Transaction expected to close in the coming week

NEW YORK, June 16, 2026 (GLOBE NEWSWIRE) — Teamshares (the “Company” or “Teamshares”), a tech-enabled acquiror of SMEs, today announced that the shareholders of Live Oak Acquisition Corp. V (NASDAQ: LOKV) (“Live Oak”) voted to approve the business combination between Teamshares and Live Oak (the “Business Combination”).

At an extraordinary general meeting held today, the business combination and all related proposals were approved by Live Oak shareholders.

Upon closing, the continuing combined entity will be named “Teamshares Inc.” and existing shareholders of Live Oak will hold shares and/or warrants in Teamshares Inc., trading on the Nasdaq under the ticker symbols “TMS” and “TMSWW,” respectively.

Background Information on the Business Combination
As previously announced, Live Oak and Teamshares entered into an Agreement and Plan of Merger (as amended, and as may be further amended or supplemented, the “Merger Agreement”) to consummate the Business Combination transaction further described in the Registration Statement on Form S-4 (Registration No. 333-294869) (the “Registration Statement”) filed by Live Oak and Teamshares and declared effective by the U.S. Securities and Exchange Commission (the “SEC”). The parties expect the Business Combination to be consummated in the coming week, subject to satisfaction of customary closing conditions. Additional information about the proposed Business Combination can be found in the Registration Statement and in other public filings by Live Oak, which are available, free of charge, on the SEC’s website at sec.gov.

In connection with the Business Combination, Ellenoff Grossman & Schole LLP is serving as U.S. legal counsel to Live Oak and Latham & Watkins LLP is serving as legal counsel to Teamshares. Ogier is serving as special Cayman Islands counsel to Live Oak.

Santander US Capital Markets LLC is serving as financial advisor and capital markets advisor to Teamshares as well as the placement agent on the PIPE. Compass Point, Northland and Roth are also serving as capital markets advisors.

About Teamshares
Teamshares is a tech-enabled acquiror of SMEs, intending to be a permanent home when owners retire. Part holdco, part fintech, Teamshares programmatically acquires companies with $0.5 to $5 million of EBITDA from retiring owners, integrates them with the Teamshares platform, and helps employees earn company stock.
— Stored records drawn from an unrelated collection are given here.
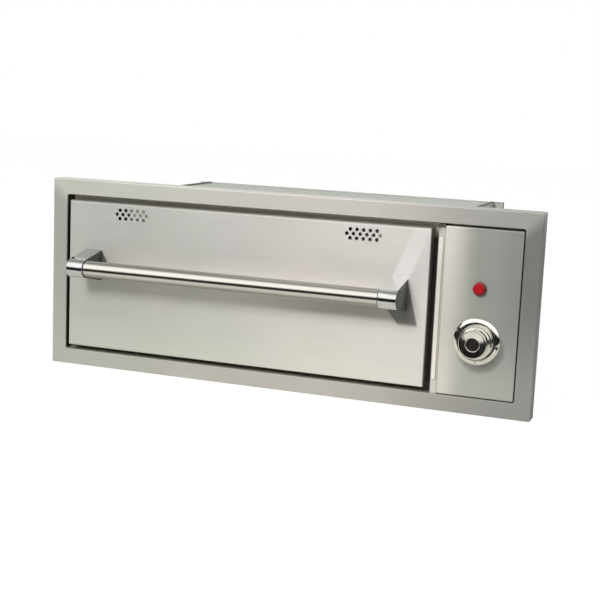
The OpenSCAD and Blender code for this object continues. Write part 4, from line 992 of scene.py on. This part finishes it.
# %% Handle posts
def post_finish():
    """Plated all round, with painted shade on the upper flanks, most on the left post. The end
    face is satin, and its darker colour is painted shade.
    """
    material, made = new_finish("post_plated")
    sideways, _, upward = made.split(made.node("TexCoord", output="Normal"))
    x, y, _ = made.split()
    # the end face: a satin finish, painted darker as shade
    end = made.step(abs(sideways), 0.93, 0.98)
    # painted shade on the upper flanks, strongest on the left post
    flank = made.step(upward, 0.7, 0.85)
    flank = flank * made.step(y, bar_centre[1] + 2 * MM, bar_centre[1] + 6 * MM)
    grain = made.noise(1.0, 3.0, GRAIN_ALONG_Z, 0.6)
    marks, plated = wiped(made, rgb(205, 205, 204), rgb(164, 166, 163))
    plated = made.darker(flank * made.step(x, -0.1, 0.1, 0.40, 0.08), plated)
    satin = made.mix(grain, rgb(78, 80, 76), rgb(96, 97, 92))
    close(made, made.mix(end, plated, satin), marks * 0.04 + end * 0.36 + 0.04,
          Metallic=1.0 - end * 0.35)
    return material


SLEEVE_WALL = 1.74 * MM


def handle_post(name, node):
    low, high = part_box(node)
    sleeve_r, reach = bar_r + SLEEVE_WALL, high[1] - bar_centre[1]
    to_foot = math.degrees(math.atan2(FOOT_HALF, reach))
    tangent = to_foot + math.degrees(math.acos(sleeve_r / math.hypot(FOOT_HALF, reach)))
    section = [(high[1], bar_centre[2] + FOOT_HALF)]
    section += arc(bar_centre[1:], sleeve_r, tangent, 360 - tangent, 40)
    section += [(high[1], bar_centre[2] - FOOT_HALF)]
    mesh = extruded([(low[0], y, z) for y, z in section], (high[0] - low[0], 0, 0))
    # round every edge but those of the foot, which lie on the drawer front
    edges = [edge for edge in mesh.edges if edge.calc_face_angle(0) > 0.5
             and not all(point.co.y > high[1] - TOUCH for point in edge.verts)]
    round_edges(mesh, edges, 0.7 * MM, 3)
    finish_piece(mesh, name, "drawer", "polished_steel", finishes["post_plated"], [node], 35)


finishes["post_plated"] = post_finish()
for side in ("left", "right"):
    handle_post(f"post_{side}", f"handle_post_{side}")

# %% [markdown]
# ### Seals on the bar
# Where the bar enters each sleeve sits a thin dark ring. It hides the joint's clearance.

# %% Seals
for side, end, out in (("left", 1, 1), ("right", 0, -1)):
    face_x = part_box(f"handle_post_{side}")[end][0]
    seal = [(bar_r, -0.4 * MM), (bar_r + 1.1 * MM, -0.4 * MM), (bar_r + 1.1 * MM, 0.5 * MM),
            (bar_r + 0.6 * MM, 1.0 * MM), (bar_r, 1.0 * MM), (bar_r, -0.4 * MM)]
    mesh = spun(seal, (face_x, *bar_centre[1:]), (out, 0, 0), 64)
    finish_piece(mesh, f"seal_{side}", "drawer", "gasket_rubber")

# %% [markdown]
# ## The casing's hems
# Along both sides of the top the casing's sheet is folded up and over, which leaves a low rib. It
# is painted dark grey as shade and reflection, and shows as a thin dark line. A bar with rounded
# upper edges is enough.

# %% Casing hems
HEM_WIDTH, HEM_RISE, HEM_START = 5.0 * MM, 2.3 * MM, 2.5 * MM
EAR, EAR_RISE = 18 * MM, 1.5 * MM       # the rear panel stands out past the casing by as much
low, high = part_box("casing")
rear_low, rear_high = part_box("rear_panel")
casing_top, casing_left = rear_high[2] - EAR_RISE, rear_low[0] + EAR
for name, left in (("hem_left", casing_left), ("hem_right", high[0] - HEM_WIDTH)):
    right, top = left + HEM_WIDTH, casing_top + HEM_RISE
    mesh = extruded([(x, low[1] + HEM_START, z) for x, z in (
        (left, casing_top), (right, casing_top), (right, top), (left, top))],
        (0, high[1] - low[1] - HEM_START, 0))
    upper_edges = [edge for edge in mesh.edges
                   if all(point.co.z > casing_top + TOUCH for point in edge.verts)]
    round_edges(mesh, upper_edges, 0.6 * MM, 2)
    finish_piece(mesh, name, "housing", slot_of["casing"], finishes["hem_sheet"])

# %% [markdown]
# ## Screws
# The housing's rear panel is held by hexagonal sheet-metal screws with a washer face, and the tub
# by domed ones. A head is spun at each place that the CAD node has.

# %% Screws
def islands(node):
    """The boxes of a node's loose parts, from a merged copy of its mesh."""
    mesh = bmesh.new()
    mesh.from_mesh(frame["nodes"][node].data)
    bmesh.ops.remove_doubles(mesh, verts=mesh.verts, dist=0.005 * MM)
    left, boxes = set(mesh.verts), []
    while left:
        stack, part = [left.pop()], []
        while stack:
            point = stack.pop()
            part.append(point.co.copy())
            near = {edge.other_vert(point) for edge in point.link_edges} & left
            left -= near
            stack += near
        boxes.append([[pick(p[i] for p in part) for i in range(3)] for pick in (min, max)])
    mesh.free()
    return boxes


def screw_heads(name, node, body, hexagonal):
    mesh = bmesh.new()
    for low, high in islands(node):
        r, tip = (high[0] - low[0]) / 2, high[1]
        x, z = (low[0] + high[0]) / 2, (low[2] + high[2]) / 2
        deep = (high[1] - low[1]) * 0.5
        profile = [(0, -deep), (r, -deep)]
        if hexagonal:
            profile += [(r, -deep * 0.72), (r * 0.92, -deep * 0.62), (0, -deep * 0.6)]
        else:
            profile += [(r, -deep * 0.6), (r * 0.85, -deep * 0.28), (r * 0.5, -deep * 0.06),
                        (0, 0)]
        part = spun(profile, (x, tip, z), (0, 1, 0), 24)
        if hexagonal:
            turned = (Matrix.Translation((x, tip - deep * 0.32, z))
                      @ Matrix.Rotation(math.radians(90), 4, "X"))
            bmesh.ops.create_cone(part, cap_ends=True, segments=6, radius1=r * 0.78,
                                  radius2=r * 0.78, depth=deep * 0.64, matrix=turned)
        data = bpy.data.meshes.new("part")
        part.to_mesh(data)
        part.free()
        mesh.from_mesh(data)
        bpy.data.meshes.remove(data)
    finish_piece(mesh, name, body, "zinc_steel", replaces=[node])


screw_heads("rear_screws_hex", "rear_screws", "housing", True)
screw_heads("tub_screws_domed", "tub_screws", "drawer", False)
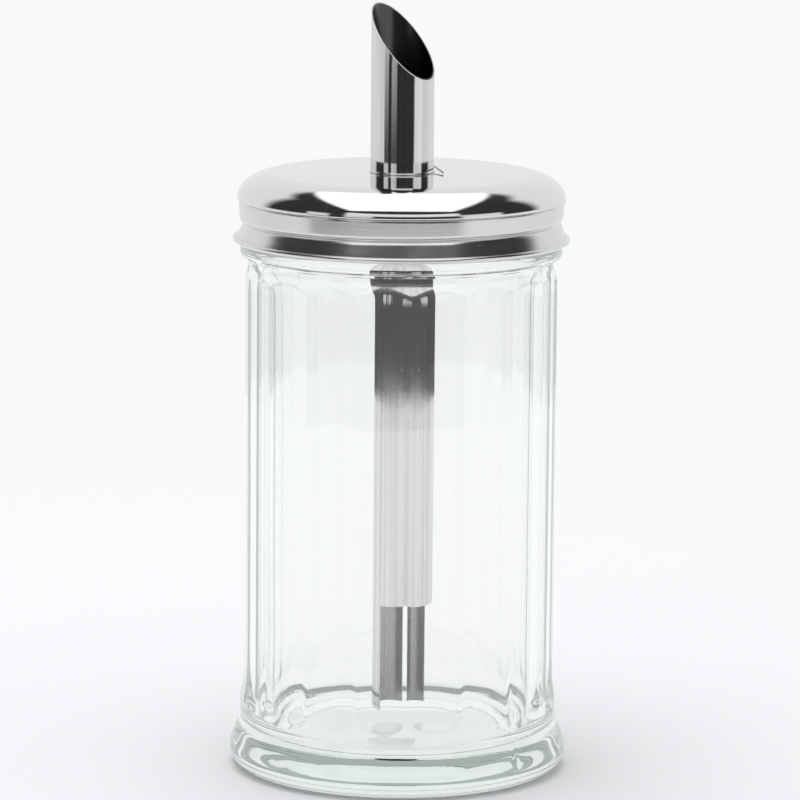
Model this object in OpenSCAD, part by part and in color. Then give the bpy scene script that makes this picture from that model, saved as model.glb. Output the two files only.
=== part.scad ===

Founded in 2019, Teamshares operates subsidiaries with consolidated revenue of $490 million across over 40 industries and 30 states.

About Live Oak Acquisition Corp. V
Live Oak Acquisition Corp. V (NASDAQ: LOKV) is the fifth SPAC sponsored by Live Oak Merchant Partners, an experienced team of operators and investors with a track record of successful public-market combinations. For more information, visit www.liveoakmp.com.

Forward Looking Statements

This press release contains forward-looking statements within the meaning of the U.S. federal securities laws. Actual results of Live Oak, Teamshares and the public company resulting from the Business Combination (the “Combined Company”) may differ from their expectations, estimates and projections and consequently, you should not rely on these forward-looking statements as predictions of future events. Forward-looking statements include statements concerning plans, objectives, goals, strategies, future events or performance, and underlying assumptions and other statements that are other than statements of historical facts. No representations or warranties, express or implied are given in, or in respect of, this press release. These forward-looking statements generally are identified by the words “believe,” “project,” “expect,” “anticipate,” “estimate,” “intend,” “strategy,” “future,” “opportunity,” “potential,” “plan,” “may,” “should,” “will,” “would,” “will be,” “will continue,” “will likely result,” and similar expressions.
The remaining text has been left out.